THE PROBLEM:
Reproduce the top of the data verbatim, through and including the line that contains "hasp and hinges.".

RECORDED DATA:
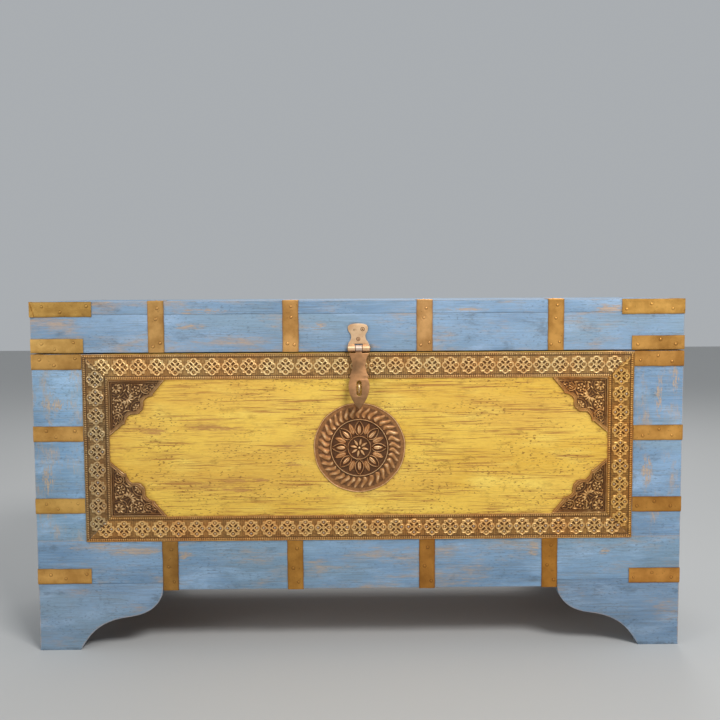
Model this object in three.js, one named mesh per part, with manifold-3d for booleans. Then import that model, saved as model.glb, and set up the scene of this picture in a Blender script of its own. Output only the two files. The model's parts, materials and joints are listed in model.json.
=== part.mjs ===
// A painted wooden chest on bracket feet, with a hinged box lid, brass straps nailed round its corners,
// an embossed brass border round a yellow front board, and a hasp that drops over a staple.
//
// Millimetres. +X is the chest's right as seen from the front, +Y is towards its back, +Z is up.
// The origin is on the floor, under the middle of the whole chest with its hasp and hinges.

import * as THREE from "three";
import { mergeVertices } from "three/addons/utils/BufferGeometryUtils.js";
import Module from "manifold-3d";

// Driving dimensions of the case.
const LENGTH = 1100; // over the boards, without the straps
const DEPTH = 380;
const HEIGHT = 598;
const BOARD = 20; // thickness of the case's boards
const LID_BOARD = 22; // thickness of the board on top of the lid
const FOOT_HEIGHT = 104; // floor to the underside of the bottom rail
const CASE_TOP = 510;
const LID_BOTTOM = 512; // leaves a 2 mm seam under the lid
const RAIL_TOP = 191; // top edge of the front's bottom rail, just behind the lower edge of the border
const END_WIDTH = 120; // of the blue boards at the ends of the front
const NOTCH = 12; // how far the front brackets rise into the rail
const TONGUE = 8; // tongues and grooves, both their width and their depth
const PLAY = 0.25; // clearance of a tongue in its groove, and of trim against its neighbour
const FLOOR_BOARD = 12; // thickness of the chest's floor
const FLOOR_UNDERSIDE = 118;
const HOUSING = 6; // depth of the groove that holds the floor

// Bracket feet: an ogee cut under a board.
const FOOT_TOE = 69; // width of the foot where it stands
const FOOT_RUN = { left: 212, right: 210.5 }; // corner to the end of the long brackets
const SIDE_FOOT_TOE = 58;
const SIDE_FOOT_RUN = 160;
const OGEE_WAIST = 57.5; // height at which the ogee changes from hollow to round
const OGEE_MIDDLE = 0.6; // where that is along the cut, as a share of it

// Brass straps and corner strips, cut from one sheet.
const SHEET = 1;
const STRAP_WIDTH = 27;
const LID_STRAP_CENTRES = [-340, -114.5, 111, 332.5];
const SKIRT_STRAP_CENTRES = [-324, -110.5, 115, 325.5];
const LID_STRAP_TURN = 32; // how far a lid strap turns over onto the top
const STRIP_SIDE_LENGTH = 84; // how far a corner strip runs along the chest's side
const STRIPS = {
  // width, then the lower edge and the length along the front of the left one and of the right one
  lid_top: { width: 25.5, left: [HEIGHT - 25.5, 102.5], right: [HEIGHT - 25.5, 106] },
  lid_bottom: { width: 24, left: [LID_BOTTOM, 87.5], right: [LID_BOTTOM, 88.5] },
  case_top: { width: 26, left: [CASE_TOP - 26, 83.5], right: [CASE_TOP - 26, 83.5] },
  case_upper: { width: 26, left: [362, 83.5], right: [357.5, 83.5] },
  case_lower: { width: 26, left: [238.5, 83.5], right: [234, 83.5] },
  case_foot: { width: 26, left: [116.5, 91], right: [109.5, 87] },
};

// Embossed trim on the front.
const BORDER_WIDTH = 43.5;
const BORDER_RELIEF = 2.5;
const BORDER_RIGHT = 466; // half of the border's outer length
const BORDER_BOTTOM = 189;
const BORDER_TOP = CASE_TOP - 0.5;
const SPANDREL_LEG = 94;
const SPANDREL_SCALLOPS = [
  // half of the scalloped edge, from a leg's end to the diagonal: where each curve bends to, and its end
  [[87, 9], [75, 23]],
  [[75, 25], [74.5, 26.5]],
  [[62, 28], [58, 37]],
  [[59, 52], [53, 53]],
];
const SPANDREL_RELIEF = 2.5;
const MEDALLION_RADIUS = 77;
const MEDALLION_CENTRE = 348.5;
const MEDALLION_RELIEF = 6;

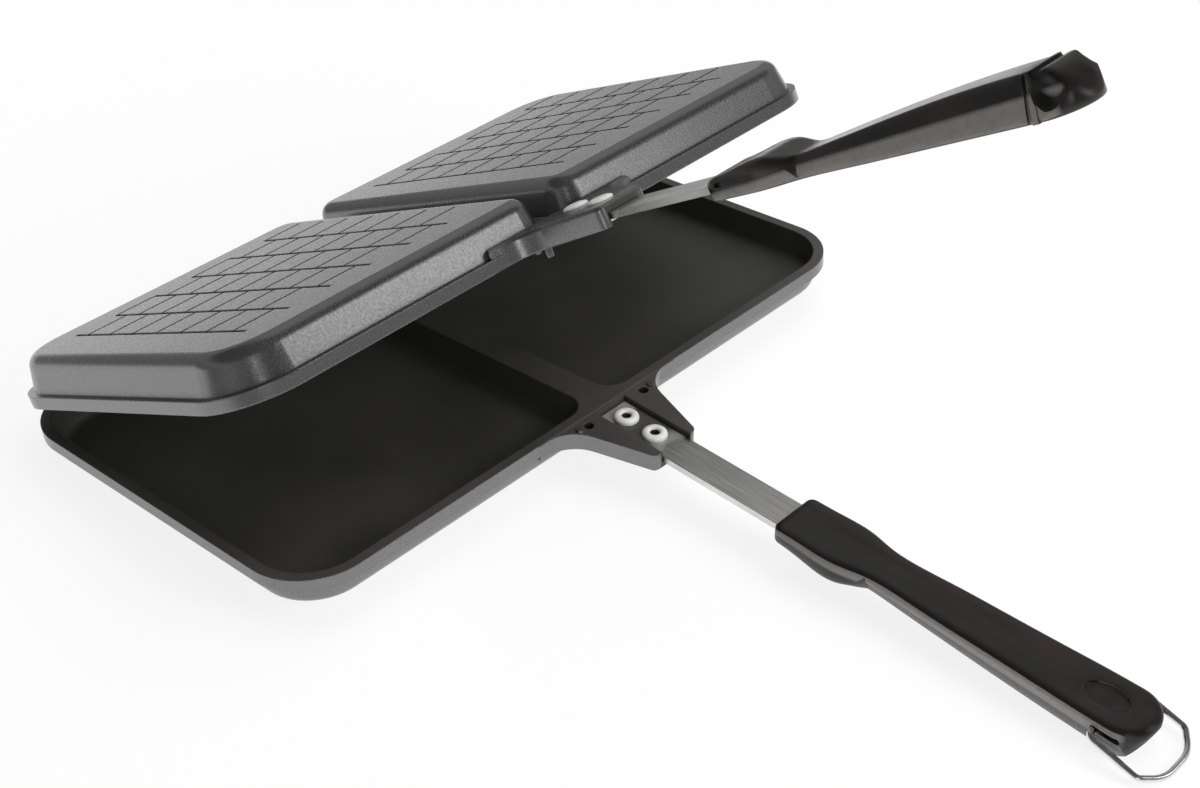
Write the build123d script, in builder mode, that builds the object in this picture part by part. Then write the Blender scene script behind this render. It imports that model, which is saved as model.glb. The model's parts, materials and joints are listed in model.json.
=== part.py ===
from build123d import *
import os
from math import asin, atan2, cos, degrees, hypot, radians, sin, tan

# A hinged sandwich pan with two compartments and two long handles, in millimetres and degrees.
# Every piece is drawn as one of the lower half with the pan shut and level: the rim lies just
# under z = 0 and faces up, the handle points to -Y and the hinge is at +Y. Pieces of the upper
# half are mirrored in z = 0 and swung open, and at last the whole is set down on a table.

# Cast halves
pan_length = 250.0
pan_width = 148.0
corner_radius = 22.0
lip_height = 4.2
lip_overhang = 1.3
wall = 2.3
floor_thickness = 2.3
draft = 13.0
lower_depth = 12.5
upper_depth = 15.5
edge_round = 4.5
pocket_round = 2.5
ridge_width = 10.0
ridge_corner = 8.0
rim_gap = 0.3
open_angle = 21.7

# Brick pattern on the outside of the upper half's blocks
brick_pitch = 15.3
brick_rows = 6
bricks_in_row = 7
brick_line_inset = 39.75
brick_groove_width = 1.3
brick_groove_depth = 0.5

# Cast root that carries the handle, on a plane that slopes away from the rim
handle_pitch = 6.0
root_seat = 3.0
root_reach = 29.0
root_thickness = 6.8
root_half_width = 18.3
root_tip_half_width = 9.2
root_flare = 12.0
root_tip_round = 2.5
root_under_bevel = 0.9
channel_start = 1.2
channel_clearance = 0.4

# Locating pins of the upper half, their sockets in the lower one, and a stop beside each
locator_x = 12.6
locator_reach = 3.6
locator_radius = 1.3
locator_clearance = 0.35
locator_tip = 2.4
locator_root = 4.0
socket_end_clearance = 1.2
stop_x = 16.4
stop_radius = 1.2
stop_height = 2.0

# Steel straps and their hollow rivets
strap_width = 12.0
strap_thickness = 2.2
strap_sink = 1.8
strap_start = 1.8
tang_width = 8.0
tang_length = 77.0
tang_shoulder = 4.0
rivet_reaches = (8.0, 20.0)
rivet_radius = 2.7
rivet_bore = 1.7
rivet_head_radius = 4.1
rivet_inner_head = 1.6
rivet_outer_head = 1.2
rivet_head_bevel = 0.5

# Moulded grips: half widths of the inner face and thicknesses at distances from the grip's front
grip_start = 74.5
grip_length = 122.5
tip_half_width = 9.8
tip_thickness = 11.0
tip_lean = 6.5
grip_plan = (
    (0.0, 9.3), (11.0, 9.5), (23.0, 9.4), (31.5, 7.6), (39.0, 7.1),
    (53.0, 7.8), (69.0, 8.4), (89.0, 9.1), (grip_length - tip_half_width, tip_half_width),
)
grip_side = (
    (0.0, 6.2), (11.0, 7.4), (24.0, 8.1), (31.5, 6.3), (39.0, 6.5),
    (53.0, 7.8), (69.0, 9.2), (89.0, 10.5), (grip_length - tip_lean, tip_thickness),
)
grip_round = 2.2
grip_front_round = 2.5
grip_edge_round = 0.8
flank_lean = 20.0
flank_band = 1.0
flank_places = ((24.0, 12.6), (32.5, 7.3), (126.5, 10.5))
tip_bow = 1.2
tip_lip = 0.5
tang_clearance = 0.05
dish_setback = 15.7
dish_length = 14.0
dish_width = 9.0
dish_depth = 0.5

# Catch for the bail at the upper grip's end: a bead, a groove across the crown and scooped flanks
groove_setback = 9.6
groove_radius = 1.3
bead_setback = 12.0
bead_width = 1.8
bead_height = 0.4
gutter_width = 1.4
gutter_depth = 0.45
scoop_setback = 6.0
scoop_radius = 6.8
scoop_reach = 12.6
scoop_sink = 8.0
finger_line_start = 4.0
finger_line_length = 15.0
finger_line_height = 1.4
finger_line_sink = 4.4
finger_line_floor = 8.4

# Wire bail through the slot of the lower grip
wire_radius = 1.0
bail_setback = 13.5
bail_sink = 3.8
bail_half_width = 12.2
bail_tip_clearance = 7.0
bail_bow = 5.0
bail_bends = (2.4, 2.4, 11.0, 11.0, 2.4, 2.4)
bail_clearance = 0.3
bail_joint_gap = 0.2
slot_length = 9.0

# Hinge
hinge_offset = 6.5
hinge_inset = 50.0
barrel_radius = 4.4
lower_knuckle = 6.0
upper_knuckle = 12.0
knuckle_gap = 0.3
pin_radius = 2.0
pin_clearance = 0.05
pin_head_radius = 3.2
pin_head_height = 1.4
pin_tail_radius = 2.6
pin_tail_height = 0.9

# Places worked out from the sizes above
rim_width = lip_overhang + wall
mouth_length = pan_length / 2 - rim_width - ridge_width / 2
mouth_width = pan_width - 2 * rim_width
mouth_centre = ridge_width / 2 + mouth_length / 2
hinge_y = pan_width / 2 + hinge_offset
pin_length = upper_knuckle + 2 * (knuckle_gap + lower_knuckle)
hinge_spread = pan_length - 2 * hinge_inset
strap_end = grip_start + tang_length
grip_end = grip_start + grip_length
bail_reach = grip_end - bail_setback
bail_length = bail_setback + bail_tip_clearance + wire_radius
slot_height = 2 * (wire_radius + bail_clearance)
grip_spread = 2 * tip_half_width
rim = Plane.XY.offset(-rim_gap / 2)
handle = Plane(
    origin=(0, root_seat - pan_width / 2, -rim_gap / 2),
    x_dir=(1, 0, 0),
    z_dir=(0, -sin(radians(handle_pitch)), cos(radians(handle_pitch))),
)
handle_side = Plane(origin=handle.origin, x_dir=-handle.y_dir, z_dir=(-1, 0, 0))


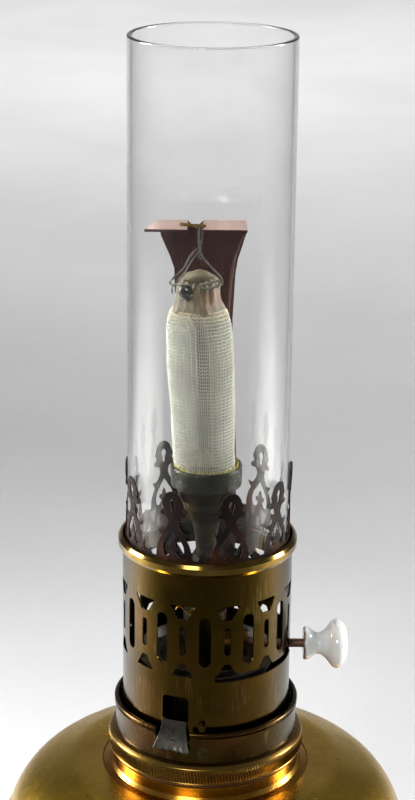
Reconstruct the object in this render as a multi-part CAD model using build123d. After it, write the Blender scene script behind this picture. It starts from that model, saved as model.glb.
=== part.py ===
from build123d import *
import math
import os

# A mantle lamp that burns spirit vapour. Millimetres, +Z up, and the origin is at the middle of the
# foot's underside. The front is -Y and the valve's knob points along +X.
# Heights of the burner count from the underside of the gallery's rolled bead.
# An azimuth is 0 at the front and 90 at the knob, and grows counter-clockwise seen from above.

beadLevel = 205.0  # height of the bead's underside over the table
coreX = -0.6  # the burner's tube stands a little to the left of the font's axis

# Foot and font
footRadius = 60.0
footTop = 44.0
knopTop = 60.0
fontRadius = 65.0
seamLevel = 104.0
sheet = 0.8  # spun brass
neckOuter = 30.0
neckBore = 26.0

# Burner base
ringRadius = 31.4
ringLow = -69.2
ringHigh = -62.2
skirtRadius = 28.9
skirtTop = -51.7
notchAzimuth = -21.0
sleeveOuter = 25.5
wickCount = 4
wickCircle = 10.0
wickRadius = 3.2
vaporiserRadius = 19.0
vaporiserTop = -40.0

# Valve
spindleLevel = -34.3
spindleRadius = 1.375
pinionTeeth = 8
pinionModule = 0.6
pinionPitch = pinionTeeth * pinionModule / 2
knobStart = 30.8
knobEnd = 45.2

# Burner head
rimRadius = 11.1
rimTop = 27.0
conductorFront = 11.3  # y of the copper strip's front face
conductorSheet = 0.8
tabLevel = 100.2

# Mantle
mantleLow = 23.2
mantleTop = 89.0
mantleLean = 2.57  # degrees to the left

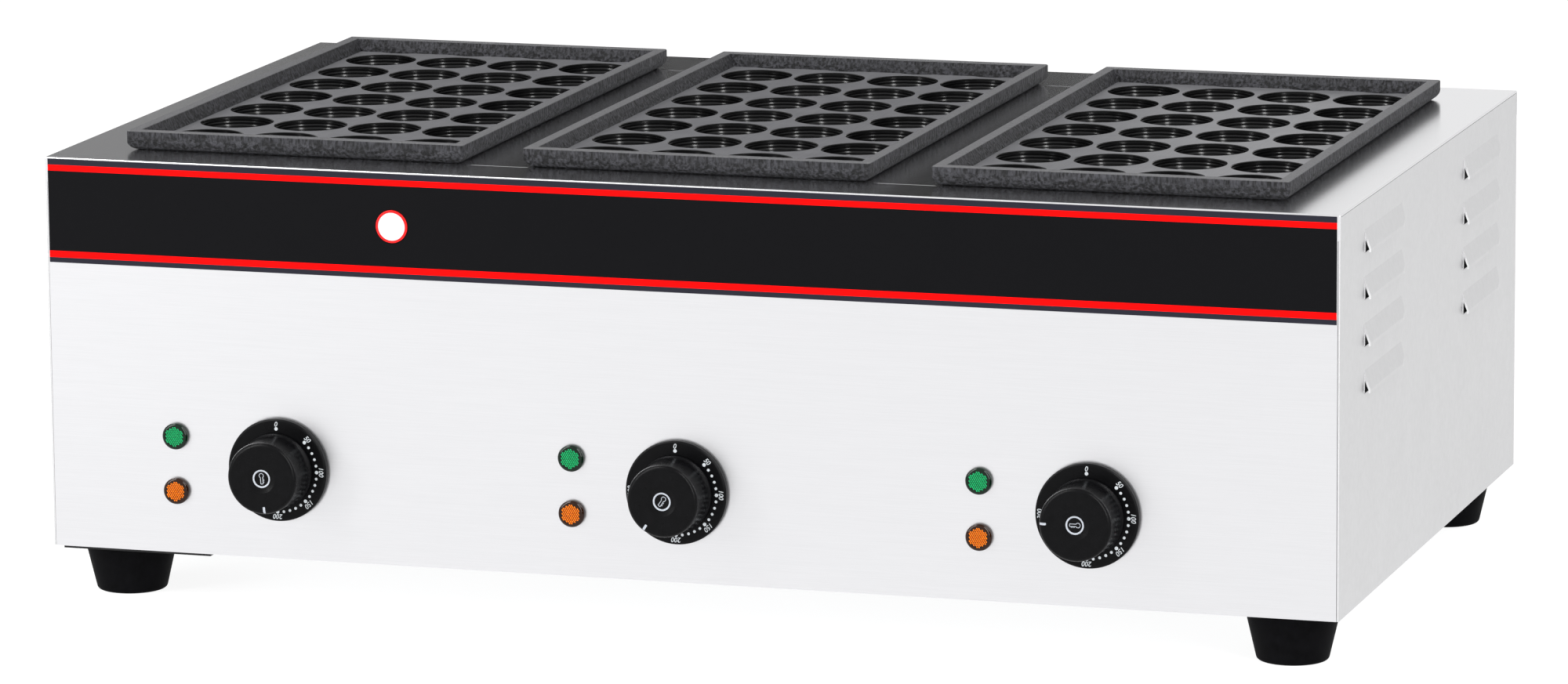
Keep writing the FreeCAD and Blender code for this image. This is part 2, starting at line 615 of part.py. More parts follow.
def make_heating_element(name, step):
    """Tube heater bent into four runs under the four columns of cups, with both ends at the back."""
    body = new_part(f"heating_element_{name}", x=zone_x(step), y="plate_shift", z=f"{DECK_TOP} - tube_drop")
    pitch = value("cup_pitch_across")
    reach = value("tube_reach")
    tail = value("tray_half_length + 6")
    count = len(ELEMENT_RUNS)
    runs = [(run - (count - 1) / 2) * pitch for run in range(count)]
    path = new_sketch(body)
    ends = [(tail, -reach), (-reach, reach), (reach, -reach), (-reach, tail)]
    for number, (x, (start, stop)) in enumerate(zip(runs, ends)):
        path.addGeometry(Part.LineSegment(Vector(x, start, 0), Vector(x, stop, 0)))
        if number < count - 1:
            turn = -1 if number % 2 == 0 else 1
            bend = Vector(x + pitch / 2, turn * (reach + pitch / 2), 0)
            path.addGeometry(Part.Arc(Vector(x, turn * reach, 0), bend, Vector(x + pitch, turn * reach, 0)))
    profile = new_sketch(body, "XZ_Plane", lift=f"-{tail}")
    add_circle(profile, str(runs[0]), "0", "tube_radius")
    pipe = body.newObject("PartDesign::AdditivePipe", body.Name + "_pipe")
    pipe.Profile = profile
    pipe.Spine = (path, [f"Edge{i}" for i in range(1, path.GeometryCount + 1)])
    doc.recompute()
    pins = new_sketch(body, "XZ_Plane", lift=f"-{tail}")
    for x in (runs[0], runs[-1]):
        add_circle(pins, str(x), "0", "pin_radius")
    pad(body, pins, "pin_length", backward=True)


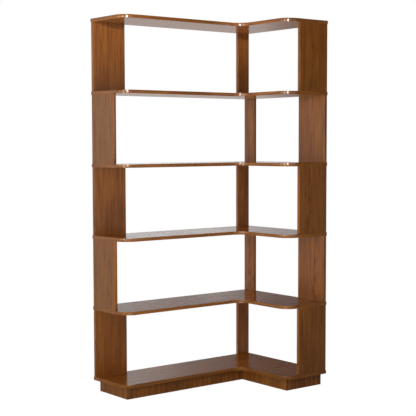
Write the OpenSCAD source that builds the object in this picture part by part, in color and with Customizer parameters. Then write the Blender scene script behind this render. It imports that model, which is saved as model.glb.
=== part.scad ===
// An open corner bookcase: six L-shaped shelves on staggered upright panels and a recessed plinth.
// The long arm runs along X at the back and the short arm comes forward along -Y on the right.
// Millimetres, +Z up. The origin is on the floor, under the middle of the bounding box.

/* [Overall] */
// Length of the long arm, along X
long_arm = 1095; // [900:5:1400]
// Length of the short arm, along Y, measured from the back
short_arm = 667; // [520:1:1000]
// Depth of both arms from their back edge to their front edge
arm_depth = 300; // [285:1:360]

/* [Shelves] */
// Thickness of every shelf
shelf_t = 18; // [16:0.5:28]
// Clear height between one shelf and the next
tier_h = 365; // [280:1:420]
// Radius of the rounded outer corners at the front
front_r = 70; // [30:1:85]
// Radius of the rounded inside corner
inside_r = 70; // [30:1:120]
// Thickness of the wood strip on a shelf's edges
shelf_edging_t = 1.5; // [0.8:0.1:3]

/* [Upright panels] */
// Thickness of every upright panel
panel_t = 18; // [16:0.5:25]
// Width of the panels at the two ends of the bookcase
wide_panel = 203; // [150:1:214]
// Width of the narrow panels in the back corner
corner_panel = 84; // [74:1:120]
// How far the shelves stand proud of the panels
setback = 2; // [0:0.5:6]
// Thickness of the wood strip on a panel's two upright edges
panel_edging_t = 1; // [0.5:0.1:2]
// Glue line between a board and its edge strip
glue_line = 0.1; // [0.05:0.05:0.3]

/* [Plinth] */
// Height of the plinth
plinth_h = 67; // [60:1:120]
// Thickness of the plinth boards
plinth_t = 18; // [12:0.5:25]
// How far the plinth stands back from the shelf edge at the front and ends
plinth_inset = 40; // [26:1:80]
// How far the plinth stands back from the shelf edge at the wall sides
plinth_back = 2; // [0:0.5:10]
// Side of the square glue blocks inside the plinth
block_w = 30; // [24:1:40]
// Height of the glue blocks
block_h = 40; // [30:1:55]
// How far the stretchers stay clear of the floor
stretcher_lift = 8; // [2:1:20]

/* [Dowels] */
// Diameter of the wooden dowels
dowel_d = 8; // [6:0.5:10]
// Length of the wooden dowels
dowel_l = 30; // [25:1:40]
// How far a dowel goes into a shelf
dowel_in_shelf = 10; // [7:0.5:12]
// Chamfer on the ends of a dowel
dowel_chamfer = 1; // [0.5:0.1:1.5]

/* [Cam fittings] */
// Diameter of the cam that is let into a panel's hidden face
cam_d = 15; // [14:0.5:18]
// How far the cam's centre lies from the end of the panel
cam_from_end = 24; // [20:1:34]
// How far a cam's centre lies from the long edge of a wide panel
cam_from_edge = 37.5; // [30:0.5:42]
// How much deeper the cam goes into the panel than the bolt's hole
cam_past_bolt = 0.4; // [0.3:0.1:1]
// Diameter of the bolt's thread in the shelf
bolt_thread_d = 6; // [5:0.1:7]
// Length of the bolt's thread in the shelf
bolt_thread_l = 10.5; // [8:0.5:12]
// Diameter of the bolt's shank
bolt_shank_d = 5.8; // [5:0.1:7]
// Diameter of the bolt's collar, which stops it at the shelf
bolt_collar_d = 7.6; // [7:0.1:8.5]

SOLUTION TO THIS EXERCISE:
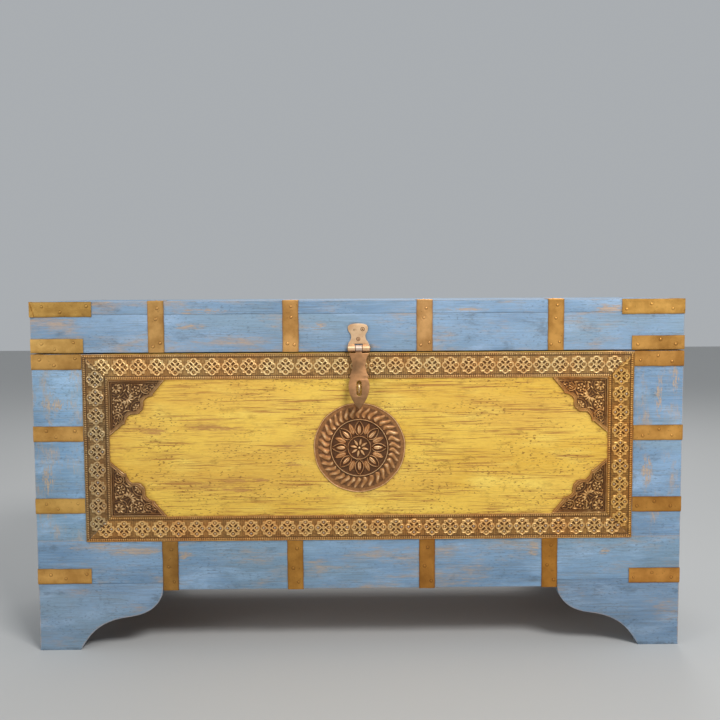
Model this object in three.js, one named mesh per part, with manifold-3d for booleans. Then import that model, saved as model.glb, and set up the scene of this picture in a Blender script of its own. Output only the two files. The model's parts, materials and joints are listed in model.json.
=== part.mjs ===
// A painted wooden chest on bracket feet, with a hinged box lid, brass straps nailed round its corners,
// an embossed brass border round a yellow front board, and a hasp that drops over a staple.
//
// Millimetres. +X is the chest's right as seen from the front, +Y is towards its back, +Z is up.
// The origin is on the floor, under the middle of the whole chest with its hasp and hinges.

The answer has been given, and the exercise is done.